- **Input records**:

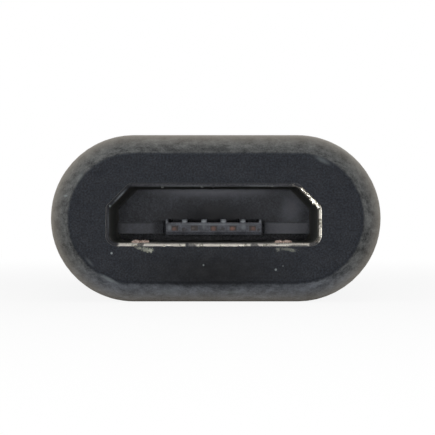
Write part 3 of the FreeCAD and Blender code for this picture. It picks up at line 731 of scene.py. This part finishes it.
# Wear: metal that plugs have smeared up on the lip and on the shell's floor just behind it, and
# dirt packed in the shell's seam.
# A lump is its pixel of the photograph, depth behind the end face, half width, half depth and
# half height, all in millimetres, and its turn clockwise in degrees.
burrLook = {
    "segments": 20, "rings": 12, "ragged": 0.45, "raggedSize": 0.06 * mm,
    "grainSize": 0.05 * mm, "paleSpan": (0.4, 0.6),
}
copperBurrLook = {
    "colour": "#a8897d", "paleColour": "#ecd9cd", "metallic": 0.4, "roughness": (0.4, 0.65),
}
copperBurrs = {
    "worn_track_left": [
        ((137.8, 242.0), 0.34, (0.17, 0.12, 0.062), 0),
        ((144.6, 241.8), 0.36, (0.15, 0.12, 0.055), 0),
    ],
    "worn_track_right": [
        ((279.0, 242.2), 0.34, (0.16, 0.12, 0.070), 0),
        ((286.6, 242.0), 0.38, (0.17, 0.12, 0.062), 0),
    ],
}
nickelBurrLook = {
    "colour": "#d8d2c2", "paleColour": "#fffbf0", "metallic": 1.0, "roughness": (0.26, 0.36),
}
nickelBurrs = {
    "corner_burr": [
        ((303.2, 190.2), 0.145, (0.160, 0.020, 0.075), 47),
        ((309.4, 196.2), 0.145, (0.140, 0.020, 0.068), 44),
        ((314.0, 201.2), 0.145, (0.220, 0.022, 0.108), 46),
        ((318.4, 206.2), 0.145, (0.140, 0.020, 0.080), 60),
    ],
}
dullBurrLook = {
    "colour": "#4c4d4c", "paleColour": "#888a88", "metallic": 0.25, "roughness": (0.5, 0.7),
}
dullBurrs = {
    "lip_nicks": [
        ((162.3, 187.0), 0.24, (0.060, 0.04, 0.032), 0),
        ((202.0, 186.9), 0.24, (0.055, 0.04, 0.032), 0),
        ((267.6, 186.2), 0.22, (0.045, 0.03, 0.026), 0),
        ((272.8, 186.4), 0.22, (0.050, 0.03, 0.028), 0),
    ],
}
dirtLook = {
    "colour": "#3a3b40", "paleColour": "#55565c", "metallic": 0.0, "roughness": (0.6, 0.8),
}
packedDirt = {
    "seam_dirt": [((213.2, 185.0), 0.20, (0.050, 0.06, 0.080), 0)],
}


def makeWornMaterial(name, look):
    # worn metal or packed dirt, mottled between two colours by a fine noise
    material, tree, place = newMaterial(name)
    grain = cloudiness(tree, place, burrLook["grainSize"])
    pale = ramp(tree, grain, *burrLook["paleSpan"])
    colour = mixed(tree, pale, look["colour"], look["paleColour"])
    rough = ramp(tree, grain, *noiseSpan, *look["roughness"])
    finishMaterial(tree, addNode(tree, "BsdfPrincipled", {"Metallic": look["metallic"]}, {
        "Base Color": colour, "Roughness": rough}))
    return material


def makeBurr(name, lumps, material):
    # ragged low lumps, each sunk about halfway into the metal that carries it
    look = burrLook
    form = bmesh.new()
    for pixel, depth, halves, turn in lumps:
        made = bmesh.ops.create_uvsphere(
            form, u_segments=look["segments"], v_segments=look["rings"], radius=1.0)["verts"]
        centre = photoPoint(*pixel, depth=depth * mm)
        bmesh.ops.scale(form, verts=made, vec=Vector(halves) * mm)
        for vert in made:
            swell = noise.noise((vert.co + centre) / look["raggedSize"])
            vert.co *= 1 + look["ragged"] * swell
        turned = Matrix.Rotation(math.radians(turn), 3, "Y")
        bmesh.ops.rotate(form, verts=made, cent=(0, 0, 0), matrix=turned)
        bmesh.ops.translate(form, verts=made, vec=centre)
    for face in form.faces:
        face.smooth = True
    mesh = bpy.data.meshes.new(name)
    form.to_mesh(mesh)
    form.free()
    mesh.materials.append(material)
    piece = bpy.data.objects.new(name, mesh)
    bpy.context.scene.collection.objects.link(piece)
    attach(piece, "root")


def makeWear():
    wear = (
        (copperBurrs, makeWornMaterial("rubbedCopperUnderplate", copperBurrLook)),
        (nickelBurrs, makeWornMaterial("burnishedNickelBurr", nickelBurrLook)),
        (dullBurrs, makeWornMaterial("dulledNickelBurr", dullBurrLook)),
        (packedDirt, makeWornMaterial("packedPocketDirt", dirtLook)),
    )
    for burrs, material in wear:
        for name, lumps in burrs.items():
            makeBurr(name, lumps, material)
            print("Wear on the socket's lip:", name)


makeCamera()
makeWorld()
makeFloor()
makeLamps()
dressNodes()
makeWear()

bpy.context.scene.view_settings.view_transform = "Standard"
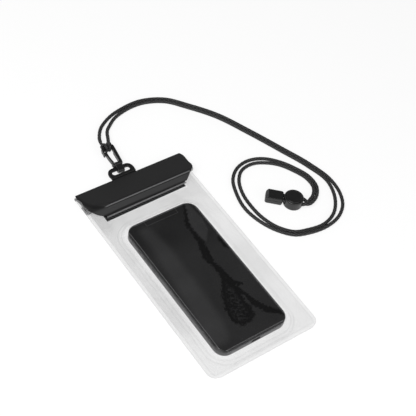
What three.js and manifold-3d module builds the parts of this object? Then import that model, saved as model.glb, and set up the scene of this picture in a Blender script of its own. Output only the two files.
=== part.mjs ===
// Waterproof phone pouch: a clear film bag with a folded and pressed-shut mouth, a black closing flap,
// a lanyard tab, a snap clip, and a neck cord with a sprung cord lock and a cord end. A plain phone lies
// sealed inside. Millimetres, +Z up. The origin is the centre of the pouch's underside on the table,
// and +Y points from the bottom of the pouch to its mouth.
import * as THREE from 'three';
import { mergeVertices } from 'three/addons/utils/BufferGeometryUtils.js';
import Module from 'manifold-3d';

const wasm = await Module();
wasm.setup();

// Pouch film
const POUCH_WIDTH = 112.6;
const POUCH_LENGTH = 213.8;
const FILM = 0.4;
const LAYER_GAP = 0.25;
const BOTTOM_CORNER_RADIUS = 9;

// Phone
const PHONE_WIDTH = 71.5;
const PHONE_LENGTH = 146.7;
const PHONE_THICKNESS = 7.65;
const PHONE_CORNER_RADIUS = 10.5;
const PHONE_X = -3.4;
const PHONE_Y = -20.3;
const SCREEN_THICKNESS = 0.7;
const SCREEN_INSET = 0.6;
const SCREEN_GAP = 0.1;
const BUTTON_PROUD = 0.4;
const BUTTON_WIDTH = 2.6;
const BUTTONS = [
  { y: 48.5, length: 5.5 },
  { y: 36.5, length: 10.5 },
  { y: 23.5, length: 10.5 },
];
const PORT_WIDTH = 9;
const PORT_HEIGHT = 3;
const PORT_DEPTH = 4;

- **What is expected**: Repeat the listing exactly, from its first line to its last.

- **Task answer**:
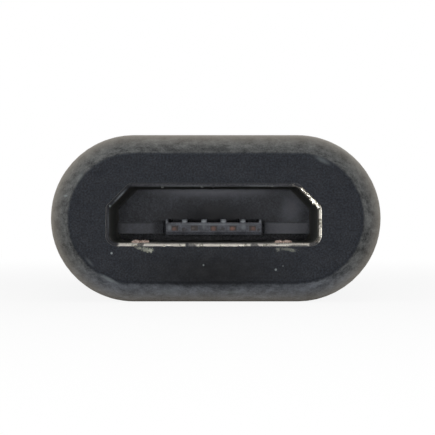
Write part 3 of the FreeCAD and Blender code for this picture. It picks up at line 731 of scene.py. This part finishes it.
# Wear: metal that plugs have smeared up on the lip and on the shell's floor just behind it, and
# dirt packed in the shell's seam.
# A lump is its pixel of the photograph, depth behind the end face, half width, half depth and
# half height, all in millimetres, and its turn clockwise in degrees.
burrLook = {
    "segments": 20, "rings": 12, "ragged": 0.45, "raggedSize": 0.06 * mm,
    "grainSize": 0.05 * mm, "paleSpan": (0.4, 0.6),
}
copperBurrLook = {
    "colour": "#a8897d", "paleColour": "#ecd9cd", "metallic": 0.4, "roughness": (0.4, 0.65),
}
copperBurrs = {
    "worn_track_left": [
        ((137.8, 242.0), 0.34, (0.17, 0.12, 0.062), 0),
        ((144.6, 241.8), 0.36, (0.15, 0.12, 0.055), 0),
    ],
    "worn_track_right": [
        ((279.0, 242.2), 0.34, (0.16, 0.12, 0.070), 0),
        ((286.6, 242.0), 0.38, (0.17, 0.12, 0.062), 0),
    ],
}
nickelBurrLook = {
    "colour": "#d8d2c2", "paleColour": "#fffbf0", "metallic": 1.0, "roughness": (0.26, 0.36),
}
nickelBurrs = {
    "corner_burr": [
        ((303.2, 190.2), 0.145, (0.160, 0.020, 0.075), 47),
        ((309.4, 196.2), 0.145, (0.140, 0.020, 0.068), 44),
        ((314.0, 201.2), 0.145, (0.220, 0.022, 0.108), 46),
        ((318.4, 206.2), 0.145, (0.140, 0.020, 0.080), 60),
    ],
}
dullBurrLook = {
    "colour": "#4c4d4c", "paleColour": "#888a88", "metallic": 0.25, "roughness": (0.5, 0.7),
}
dullBurrs = {
    "lip_nicks": [
        ((162.3, 187.0), 0.24, (0.060, 0.04, 0.032), 0),
        ((202.0, 186.9), 0.24, (0.055, 0.04, 0.032), 0),
        ((267.6, 186.2), 0.22, (0.045, 0.03, 0.026), 0),
        ((272.8, 186.4), 0.22, (0.050, 0.03, 0.028), 0),
    ],
}
dirtLook = {
    "colour": "#3a3b40", "paleColour": "#55565c", "metallic": 0.0, "roughness": (0.6, 0.8),
}
packedDirt = {
    "seam_dirt": [((213.2, 185.0), 0.20, (0.050, 0.06, 0.080), 0)],
}


def makeWornMaterial(name, look):
    # worn metal or packed dirt, mottled between two colours by a fine noise
    material, tree, place = newMaterial(name)
    grain = cloudiness(tree, place, burrLook["grainSize"])
    pale = ramp(tree, grain, *burrLook["paleSpan"])
    colour = mixed(tree, pale, look["colour"], look["paleColour"])
    rough = ramp(tree, grain, *noiseSpan, *look["roughness"])
    finishMaterial(tree, addNode(tree, "BsdfPrincipled", {"Metallic": look["metallic"]}, {
        "Base Color": colour, "Roughness": rough}))
    return material


def makeBurr(name, lumps, material):
    # ragged low lumps, each sunk about halfway into the metal that carries it
    look = burrLook
    form = bmesh.new()
    for pixel, depth, halves, turn in lumps:
        made = bmesh.ops.create_uvsphere(
            form, u_segments=look["segments"], v_segments=look["rings"], radius=1.0)["verts"]
        centre = photoPoint(*pixel, depth=depth * mm)
        bmesh.ops.scale(form, verts=made, vec=Vector(halves) * mm)
        for vert in made:
            swell = noise.noise((vert.co + centre) / look["raggedSize"])
            vert.co *= 1 + look["ragged"] * swell
        turned = Matrix.Rotation(math.radians(turn), 3, "Y")
        bmesh.ops.rotate(form, verts=made, cent=(0, 0, 0), matrix=turned)
        bmesh.ops.translate(form, verts=made, vec=centre)
    for face in form.faces:
        face.smooth = True
    mesh = bpy.data.meshes.new(name)
    form.to_mesh(mesh)
    form.free()
    mesh.materials.append(material)
    piece = bpy.data.objects.new(name, mesh)
    bpy.context.scene.collection.objects.link(piece)
    attach(piece, "root")


def makeWear():
    wear = (
        (copperBurrs, makeWornMaterial("rubbedCopperUnderplate", copperBurrLook)),
        (nickelBurrs, makeWornMaterial("burnishedNickelBurr", nickelBurrLook)),
        (dullBurrs, makeWornMaterial("dulledNickelBurr", dullBurrLook)),
        (packedDirt, makeWornMaterial("packedPocketDirt", dirtLook)),
    )
    for burrs, material in wear:
        for name, lumps in burrs.items():
            makeBurr(name, lumps, material)
            print("Wear on the socket's lip:", name)


makeCamera()
makeWorld()
makeFloor()
makeLamps()
dressNodes()
makeWear()

bpy.context.scene.view_settings.view_transform = "Standard"
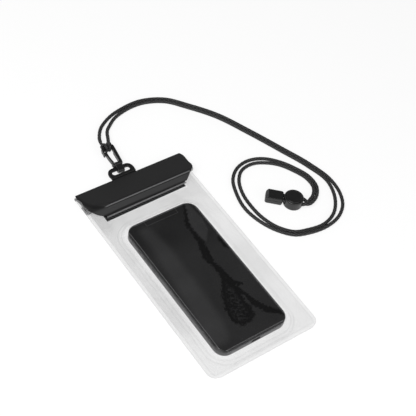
What three.js and manifold-3d module builds the parts of this object? Then import that model, saved as model.glb, and set up the scene of this picture in a Blender script of its own. Output only the two files.
=== part.mjs ===
// Waterproof phone pouch: a clear film bag with a folded and pressed-shut mouth, a black closing flap,
// a lanyard tab, a snap clip, and a neck cord with a sprung cord lock and a cord end. A plain phone lies
// sealed inside. Millimetres, +Z up. The origin is the centre of the pouch's underside on the table,
// and +Y points from the bottom of the pouch to its mouth.
import * as THREE from 'three';
import { mergeVertices } from 'three/addons/utils/BufferGeometryUtils.js';
import Module from 'manifold-3d';

const wasm = await Module();
wasm.setup();

// Pouch film
const POUCH_WIDTH = 112.6;
const POUCH_LENGTH = 213.8;
const FILM = 0.4;
const LAYER_GAP = 0.25;
const BOTTOM_CORNER_RADIUS = 9;

// Phone
const PHONE_WIDTH = 71.5;
const PHONE_LENGTH = 146.7;
const PHONE_THICKNESS = 7.65;
const PHONE_CORNER_RADIUS = 10.5;
const PHONE_X = -3.4;
const PHONE_Y = -20.3;
const SCREEN_THICKNESS = 0.7;
const SCREEN_INSET = 0.6;
const SCREEN_GAP = 0.1;
const BUTTON_PROUD = 0.4;
const BUTTON_WIDTH = 2.6;
const BUTTONS = [
  { y: 48.5, length: 5.5 },
  { y: 36.5, length: 10.5 },
  { y: 23.5, length: 10.5 },
];
const PORT_WIDTH = 9;
const PORT_HEIGHT = 3;
const PORT_DEPTH = 4;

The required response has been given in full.